Beyond the positive environmental impact, the facility was designed with the “user” in mind.

To that end, Col. King and his staff reached out to Col. Abney and his aviation team to talk about what they needed in a facility. The group then toured three other Aviation Facilities around the U.S. to gather lessons learned from those projects.

“During the tours, we looked at how each facility flowed and how we could make ours more efficient,” said Thompson. “We then worked with Chief Warrant Officer Four Larry Goode (a member of Col. King’s team) on the elements we wanted and he helped us get everything under one footprint.”

What resulted from the tours and the collaboration was a design that was not only functional for all units to be housed there, but some small touches to help the Soldiers be more efficient. For example, the component support shops that provide maintenance functions are located immediately adjacent to the hangar floor, which enhances the overall logistical flow of the entire operation.

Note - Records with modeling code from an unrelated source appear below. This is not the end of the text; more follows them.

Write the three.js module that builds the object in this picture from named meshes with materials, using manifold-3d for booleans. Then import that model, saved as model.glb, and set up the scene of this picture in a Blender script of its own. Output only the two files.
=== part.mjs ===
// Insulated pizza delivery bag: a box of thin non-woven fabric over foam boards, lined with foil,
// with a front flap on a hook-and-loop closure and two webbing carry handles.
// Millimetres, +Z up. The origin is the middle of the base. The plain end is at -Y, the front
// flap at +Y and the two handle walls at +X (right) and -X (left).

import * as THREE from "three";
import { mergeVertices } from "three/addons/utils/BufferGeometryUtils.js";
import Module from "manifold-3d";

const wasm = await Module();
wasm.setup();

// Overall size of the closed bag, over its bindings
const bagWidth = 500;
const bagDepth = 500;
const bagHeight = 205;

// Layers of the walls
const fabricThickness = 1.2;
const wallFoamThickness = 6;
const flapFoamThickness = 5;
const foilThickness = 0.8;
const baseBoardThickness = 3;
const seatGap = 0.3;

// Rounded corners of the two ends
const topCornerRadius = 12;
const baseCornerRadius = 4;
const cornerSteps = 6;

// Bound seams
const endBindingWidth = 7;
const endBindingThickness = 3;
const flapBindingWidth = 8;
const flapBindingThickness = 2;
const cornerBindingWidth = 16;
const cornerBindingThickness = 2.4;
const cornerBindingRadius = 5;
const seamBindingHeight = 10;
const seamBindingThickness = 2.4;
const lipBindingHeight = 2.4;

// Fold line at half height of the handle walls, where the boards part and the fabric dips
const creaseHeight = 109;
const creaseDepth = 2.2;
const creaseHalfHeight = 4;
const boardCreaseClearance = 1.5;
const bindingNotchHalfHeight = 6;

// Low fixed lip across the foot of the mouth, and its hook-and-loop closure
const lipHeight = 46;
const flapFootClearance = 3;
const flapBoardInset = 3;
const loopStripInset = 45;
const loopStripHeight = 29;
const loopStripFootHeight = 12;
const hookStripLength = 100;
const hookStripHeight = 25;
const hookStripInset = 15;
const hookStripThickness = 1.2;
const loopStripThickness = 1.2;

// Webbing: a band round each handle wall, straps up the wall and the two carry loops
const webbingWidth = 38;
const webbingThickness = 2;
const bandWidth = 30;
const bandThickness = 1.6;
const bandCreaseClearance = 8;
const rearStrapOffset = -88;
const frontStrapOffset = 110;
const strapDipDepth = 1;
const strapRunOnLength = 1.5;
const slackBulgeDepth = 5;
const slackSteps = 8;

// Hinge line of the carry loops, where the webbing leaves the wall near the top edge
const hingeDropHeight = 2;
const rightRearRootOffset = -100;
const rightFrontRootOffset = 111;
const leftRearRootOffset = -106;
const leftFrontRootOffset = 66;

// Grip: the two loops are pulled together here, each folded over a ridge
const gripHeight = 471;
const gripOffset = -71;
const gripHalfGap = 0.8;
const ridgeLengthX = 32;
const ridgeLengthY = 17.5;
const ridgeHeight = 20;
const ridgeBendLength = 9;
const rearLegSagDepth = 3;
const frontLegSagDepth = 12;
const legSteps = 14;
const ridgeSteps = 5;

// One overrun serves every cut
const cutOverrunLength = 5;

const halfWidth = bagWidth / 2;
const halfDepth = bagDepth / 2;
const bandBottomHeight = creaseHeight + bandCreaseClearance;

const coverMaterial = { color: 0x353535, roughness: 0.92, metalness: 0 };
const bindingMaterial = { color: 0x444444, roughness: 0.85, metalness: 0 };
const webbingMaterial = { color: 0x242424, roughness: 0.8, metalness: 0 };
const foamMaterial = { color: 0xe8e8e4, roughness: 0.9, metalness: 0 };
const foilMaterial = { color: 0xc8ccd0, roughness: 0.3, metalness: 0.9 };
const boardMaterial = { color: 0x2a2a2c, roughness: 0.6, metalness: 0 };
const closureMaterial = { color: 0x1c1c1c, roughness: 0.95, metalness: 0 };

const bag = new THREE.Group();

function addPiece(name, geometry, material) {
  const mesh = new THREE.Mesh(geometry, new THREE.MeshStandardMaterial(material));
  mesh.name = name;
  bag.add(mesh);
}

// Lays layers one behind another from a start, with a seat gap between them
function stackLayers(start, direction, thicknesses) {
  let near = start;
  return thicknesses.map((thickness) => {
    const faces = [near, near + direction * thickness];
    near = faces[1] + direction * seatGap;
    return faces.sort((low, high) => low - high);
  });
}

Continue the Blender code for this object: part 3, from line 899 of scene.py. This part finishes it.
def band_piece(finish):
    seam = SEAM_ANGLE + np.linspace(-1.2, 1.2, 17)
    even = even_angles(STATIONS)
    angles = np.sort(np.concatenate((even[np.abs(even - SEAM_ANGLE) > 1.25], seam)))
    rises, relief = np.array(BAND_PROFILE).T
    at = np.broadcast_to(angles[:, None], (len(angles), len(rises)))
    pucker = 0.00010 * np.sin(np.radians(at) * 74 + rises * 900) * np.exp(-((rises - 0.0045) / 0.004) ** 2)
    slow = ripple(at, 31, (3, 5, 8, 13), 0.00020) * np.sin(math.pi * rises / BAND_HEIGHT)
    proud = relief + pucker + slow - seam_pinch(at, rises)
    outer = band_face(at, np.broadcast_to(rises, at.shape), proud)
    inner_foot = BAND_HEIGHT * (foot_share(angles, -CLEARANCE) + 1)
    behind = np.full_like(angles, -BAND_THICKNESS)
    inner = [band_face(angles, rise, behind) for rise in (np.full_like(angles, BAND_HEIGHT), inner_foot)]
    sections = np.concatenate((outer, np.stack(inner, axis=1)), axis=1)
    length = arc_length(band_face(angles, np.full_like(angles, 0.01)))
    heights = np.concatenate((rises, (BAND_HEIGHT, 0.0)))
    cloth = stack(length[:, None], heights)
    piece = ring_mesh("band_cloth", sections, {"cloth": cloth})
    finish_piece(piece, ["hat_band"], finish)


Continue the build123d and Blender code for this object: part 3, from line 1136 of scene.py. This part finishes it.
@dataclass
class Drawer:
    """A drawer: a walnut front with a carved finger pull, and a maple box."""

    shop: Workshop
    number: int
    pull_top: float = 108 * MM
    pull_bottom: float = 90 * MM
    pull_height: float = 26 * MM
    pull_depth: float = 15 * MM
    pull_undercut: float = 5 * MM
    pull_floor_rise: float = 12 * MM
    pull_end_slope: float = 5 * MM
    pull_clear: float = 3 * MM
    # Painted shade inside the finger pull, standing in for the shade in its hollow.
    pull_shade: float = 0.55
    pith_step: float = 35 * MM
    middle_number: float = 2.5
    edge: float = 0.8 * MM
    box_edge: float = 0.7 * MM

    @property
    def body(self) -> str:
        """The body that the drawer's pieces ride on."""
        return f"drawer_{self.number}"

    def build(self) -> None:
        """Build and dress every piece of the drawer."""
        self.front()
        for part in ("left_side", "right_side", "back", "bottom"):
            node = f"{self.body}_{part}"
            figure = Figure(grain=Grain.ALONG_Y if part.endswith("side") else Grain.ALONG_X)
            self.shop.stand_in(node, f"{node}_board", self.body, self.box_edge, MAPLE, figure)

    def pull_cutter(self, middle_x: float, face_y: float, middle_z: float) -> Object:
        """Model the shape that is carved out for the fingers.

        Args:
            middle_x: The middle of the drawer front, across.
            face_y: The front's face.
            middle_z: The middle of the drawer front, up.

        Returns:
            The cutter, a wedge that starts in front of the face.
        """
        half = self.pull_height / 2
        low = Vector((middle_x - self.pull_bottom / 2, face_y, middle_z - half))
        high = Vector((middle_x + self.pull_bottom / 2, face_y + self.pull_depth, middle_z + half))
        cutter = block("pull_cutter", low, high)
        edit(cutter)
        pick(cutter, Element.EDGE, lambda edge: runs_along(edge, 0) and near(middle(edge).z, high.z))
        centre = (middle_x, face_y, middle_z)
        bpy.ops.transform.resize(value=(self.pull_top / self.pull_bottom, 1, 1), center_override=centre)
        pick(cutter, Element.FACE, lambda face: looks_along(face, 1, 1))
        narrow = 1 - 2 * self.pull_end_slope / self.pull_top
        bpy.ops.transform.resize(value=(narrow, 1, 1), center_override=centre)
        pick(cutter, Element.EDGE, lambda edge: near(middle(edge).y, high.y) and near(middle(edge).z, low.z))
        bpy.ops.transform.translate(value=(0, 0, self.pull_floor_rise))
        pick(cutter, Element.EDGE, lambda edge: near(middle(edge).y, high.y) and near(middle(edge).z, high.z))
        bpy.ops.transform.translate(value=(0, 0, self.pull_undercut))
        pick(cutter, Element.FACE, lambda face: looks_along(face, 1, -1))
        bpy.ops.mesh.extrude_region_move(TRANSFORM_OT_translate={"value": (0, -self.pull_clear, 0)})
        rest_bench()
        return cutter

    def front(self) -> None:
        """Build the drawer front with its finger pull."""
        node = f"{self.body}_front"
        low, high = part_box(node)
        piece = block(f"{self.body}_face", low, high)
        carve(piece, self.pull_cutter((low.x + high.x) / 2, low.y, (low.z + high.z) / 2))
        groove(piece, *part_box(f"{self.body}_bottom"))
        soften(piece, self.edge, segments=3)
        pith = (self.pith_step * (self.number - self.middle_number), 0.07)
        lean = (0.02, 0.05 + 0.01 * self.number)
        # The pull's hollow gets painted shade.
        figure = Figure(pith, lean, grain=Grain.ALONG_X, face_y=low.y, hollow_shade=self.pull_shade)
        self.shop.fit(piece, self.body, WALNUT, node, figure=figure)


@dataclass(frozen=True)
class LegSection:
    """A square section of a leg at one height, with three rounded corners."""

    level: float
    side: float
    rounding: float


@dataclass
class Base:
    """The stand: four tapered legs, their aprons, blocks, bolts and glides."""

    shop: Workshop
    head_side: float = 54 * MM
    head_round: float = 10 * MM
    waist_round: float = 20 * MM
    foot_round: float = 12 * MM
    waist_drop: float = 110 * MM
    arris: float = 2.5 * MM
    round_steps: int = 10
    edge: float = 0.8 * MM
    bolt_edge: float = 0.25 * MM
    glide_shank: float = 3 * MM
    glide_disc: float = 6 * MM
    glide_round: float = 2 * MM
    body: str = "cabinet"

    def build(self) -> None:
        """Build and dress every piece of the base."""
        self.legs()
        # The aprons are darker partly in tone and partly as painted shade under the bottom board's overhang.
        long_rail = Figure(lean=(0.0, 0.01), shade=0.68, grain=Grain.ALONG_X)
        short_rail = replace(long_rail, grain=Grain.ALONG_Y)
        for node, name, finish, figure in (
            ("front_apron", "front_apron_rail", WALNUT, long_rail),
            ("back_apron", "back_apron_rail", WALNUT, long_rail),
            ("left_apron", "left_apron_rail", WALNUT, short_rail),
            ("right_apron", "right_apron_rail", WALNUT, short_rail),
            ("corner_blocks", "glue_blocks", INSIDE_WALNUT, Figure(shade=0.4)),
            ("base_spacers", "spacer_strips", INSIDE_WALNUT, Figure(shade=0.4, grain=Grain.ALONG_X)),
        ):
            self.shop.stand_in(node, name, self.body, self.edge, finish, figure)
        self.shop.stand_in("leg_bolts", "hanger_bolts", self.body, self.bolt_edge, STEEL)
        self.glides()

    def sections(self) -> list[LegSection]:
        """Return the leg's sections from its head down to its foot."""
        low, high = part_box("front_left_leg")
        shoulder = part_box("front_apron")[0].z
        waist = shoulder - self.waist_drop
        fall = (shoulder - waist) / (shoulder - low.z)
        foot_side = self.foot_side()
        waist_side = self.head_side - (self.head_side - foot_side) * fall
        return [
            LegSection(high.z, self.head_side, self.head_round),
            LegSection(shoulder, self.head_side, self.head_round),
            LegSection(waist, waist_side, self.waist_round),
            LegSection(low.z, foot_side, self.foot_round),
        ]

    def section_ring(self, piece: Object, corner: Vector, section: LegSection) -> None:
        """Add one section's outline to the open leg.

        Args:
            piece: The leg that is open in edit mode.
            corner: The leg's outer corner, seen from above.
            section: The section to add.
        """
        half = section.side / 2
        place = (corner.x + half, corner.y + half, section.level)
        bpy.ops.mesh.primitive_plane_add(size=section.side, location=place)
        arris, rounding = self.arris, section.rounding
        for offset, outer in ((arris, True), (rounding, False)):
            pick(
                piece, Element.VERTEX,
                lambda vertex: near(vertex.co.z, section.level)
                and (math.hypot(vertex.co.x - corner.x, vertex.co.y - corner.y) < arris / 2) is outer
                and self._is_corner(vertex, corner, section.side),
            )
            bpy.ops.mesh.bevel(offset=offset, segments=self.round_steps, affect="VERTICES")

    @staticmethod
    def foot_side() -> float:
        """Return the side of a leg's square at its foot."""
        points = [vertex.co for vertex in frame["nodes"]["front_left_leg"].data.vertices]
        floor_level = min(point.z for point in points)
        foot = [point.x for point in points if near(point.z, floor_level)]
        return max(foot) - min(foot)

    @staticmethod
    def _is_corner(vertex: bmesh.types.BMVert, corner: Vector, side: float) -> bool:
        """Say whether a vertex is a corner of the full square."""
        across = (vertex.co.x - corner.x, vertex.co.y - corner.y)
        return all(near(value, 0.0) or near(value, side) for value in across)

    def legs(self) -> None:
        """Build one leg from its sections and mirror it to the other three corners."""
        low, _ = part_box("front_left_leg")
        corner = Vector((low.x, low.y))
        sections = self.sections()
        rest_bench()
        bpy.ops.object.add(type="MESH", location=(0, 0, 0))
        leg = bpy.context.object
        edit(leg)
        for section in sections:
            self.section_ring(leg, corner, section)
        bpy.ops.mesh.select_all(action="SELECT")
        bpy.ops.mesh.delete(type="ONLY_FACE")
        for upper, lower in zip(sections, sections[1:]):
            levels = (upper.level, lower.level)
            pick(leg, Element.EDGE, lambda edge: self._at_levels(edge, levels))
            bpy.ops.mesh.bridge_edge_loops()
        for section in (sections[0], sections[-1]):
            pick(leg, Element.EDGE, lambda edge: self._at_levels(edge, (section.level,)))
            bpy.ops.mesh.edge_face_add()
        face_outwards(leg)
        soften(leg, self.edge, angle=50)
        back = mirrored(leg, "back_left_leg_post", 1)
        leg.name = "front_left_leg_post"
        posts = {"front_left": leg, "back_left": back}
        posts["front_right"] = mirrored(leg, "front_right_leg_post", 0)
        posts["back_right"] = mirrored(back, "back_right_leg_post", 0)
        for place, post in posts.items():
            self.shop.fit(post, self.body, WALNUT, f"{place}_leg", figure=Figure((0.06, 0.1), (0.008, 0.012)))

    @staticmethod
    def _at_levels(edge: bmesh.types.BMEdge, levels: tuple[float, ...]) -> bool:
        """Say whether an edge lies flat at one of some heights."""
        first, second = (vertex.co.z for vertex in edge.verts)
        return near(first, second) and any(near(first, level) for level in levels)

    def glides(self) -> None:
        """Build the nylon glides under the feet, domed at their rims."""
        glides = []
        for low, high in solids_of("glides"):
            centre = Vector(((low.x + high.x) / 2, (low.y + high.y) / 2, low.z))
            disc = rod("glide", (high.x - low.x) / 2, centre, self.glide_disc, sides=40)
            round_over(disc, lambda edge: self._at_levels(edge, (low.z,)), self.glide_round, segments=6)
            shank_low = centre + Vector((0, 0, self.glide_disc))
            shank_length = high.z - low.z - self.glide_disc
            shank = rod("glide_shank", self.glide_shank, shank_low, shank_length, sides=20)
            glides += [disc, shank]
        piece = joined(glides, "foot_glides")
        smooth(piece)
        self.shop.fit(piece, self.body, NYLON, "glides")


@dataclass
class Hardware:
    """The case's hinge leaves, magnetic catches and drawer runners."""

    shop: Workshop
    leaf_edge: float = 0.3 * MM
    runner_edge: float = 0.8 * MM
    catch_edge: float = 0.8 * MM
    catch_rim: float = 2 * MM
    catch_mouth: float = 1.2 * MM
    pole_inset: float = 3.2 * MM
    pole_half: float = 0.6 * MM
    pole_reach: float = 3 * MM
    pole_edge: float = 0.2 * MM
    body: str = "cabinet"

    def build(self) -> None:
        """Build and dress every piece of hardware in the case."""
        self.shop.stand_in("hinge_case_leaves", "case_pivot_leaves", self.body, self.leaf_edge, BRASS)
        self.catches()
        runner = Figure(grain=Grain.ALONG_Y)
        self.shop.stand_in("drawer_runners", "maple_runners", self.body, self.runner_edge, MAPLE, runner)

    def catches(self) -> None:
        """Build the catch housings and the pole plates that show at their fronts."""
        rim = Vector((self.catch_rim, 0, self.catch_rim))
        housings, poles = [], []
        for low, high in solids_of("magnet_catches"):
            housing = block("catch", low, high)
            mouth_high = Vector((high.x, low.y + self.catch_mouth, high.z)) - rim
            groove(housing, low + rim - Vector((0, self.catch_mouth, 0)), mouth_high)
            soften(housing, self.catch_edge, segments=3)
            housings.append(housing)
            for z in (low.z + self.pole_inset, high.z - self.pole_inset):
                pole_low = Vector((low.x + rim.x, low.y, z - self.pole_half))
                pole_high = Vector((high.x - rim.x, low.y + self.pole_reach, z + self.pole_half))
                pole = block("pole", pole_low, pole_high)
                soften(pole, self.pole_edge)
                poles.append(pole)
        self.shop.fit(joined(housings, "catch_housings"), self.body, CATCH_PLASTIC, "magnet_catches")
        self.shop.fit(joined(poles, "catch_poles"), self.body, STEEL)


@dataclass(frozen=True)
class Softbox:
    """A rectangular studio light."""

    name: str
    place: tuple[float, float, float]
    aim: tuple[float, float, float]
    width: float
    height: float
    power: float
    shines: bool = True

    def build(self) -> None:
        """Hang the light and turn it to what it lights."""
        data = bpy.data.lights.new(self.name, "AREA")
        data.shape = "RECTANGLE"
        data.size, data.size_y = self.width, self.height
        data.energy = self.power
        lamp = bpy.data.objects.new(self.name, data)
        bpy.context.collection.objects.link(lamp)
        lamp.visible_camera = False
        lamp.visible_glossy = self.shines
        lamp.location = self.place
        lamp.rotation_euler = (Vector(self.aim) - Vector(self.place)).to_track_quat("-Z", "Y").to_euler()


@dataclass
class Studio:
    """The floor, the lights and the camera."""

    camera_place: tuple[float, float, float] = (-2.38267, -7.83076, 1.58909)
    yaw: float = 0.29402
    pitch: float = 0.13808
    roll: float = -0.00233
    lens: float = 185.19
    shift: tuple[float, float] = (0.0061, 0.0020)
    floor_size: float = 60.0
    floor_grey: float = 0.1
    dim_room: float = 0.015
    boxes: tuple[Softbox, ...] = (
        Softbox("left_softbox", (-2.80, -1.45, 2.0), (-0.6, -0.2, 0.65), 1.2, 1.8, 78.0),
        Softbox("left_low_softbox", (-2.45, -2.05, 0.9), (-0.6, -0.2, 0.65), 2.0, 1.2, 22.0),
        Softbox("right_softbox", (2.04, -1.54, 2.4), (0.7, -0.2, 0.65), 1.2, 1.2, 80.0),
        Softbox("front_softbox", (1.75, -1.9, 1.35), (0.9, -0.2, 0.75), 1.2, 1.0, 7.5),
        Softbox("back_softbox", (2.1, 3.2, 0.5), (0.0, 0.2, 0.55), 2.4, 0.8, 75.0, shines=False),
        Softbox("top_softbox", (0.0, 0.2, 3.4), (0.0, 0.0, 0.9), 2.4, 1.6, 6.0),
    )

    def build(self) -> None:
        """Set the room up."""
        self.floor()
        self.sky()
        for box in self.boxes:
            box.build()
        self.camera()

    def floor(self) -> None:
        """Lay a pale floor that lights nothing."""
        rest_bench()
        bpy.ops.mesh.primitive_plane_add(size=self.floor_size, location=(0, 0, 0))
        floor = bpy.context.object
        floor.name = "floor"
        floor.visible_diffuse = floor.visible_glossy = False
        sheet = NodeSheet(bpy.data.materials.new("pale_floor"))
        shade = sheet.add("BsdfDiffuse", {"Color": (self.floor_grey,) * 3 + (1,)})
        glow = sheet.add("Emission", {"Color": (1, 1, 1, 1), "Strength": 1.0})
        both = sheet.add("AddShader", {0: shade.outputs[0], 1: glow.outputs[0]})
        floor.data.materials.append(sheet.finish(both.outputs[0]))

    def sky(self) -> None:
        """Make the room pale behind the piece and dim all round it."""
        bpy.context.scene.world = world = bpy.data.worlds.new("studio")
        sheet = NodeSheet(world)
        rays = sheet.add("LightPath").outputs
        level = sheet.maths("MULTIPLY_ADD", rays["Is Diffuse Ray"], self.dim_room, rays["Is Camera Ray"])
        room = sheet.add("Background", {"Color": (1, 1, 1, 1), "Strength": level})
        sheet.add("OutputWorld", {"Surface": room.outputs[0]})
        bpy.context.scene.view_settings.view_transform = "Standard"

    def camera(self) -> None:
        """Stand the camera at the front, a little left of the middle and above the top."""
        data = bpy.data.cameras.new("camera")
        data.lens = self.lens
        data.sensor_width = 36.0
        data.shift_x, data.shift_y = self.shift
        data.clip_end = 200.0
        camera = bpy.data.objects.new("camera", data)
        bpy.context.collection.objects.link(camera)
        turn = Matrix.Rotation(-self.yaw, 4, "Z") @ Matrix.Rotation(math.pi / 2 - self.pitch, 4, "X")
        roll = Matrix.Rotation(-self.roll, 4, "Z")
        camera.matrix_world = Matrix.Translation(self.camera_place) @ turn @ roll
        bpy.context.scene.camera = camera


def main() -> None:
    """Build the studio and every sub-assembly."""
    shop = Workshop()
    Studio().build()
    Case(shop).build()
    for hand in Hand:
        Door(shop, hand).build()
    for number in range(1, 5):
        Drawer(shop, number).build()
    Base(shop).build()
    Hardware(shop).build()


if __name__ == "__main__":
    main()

Another critical feature of the new building will be the fire suppression system in the hangars. In case of a fire, the system will fill the hangar up to 8’ of foam within 10 minutes to dowse a fire.

“We are looking forward to moving into the new facility,” said Thompson. “This has been a long-time in the making so it will be a great day when we cut the ribbon.”

As for the existing AASF, it will be receiving a new tenant as well. The Combined Support Maintenance Shop, also located on Boone Center, will move to help provide more space on the post.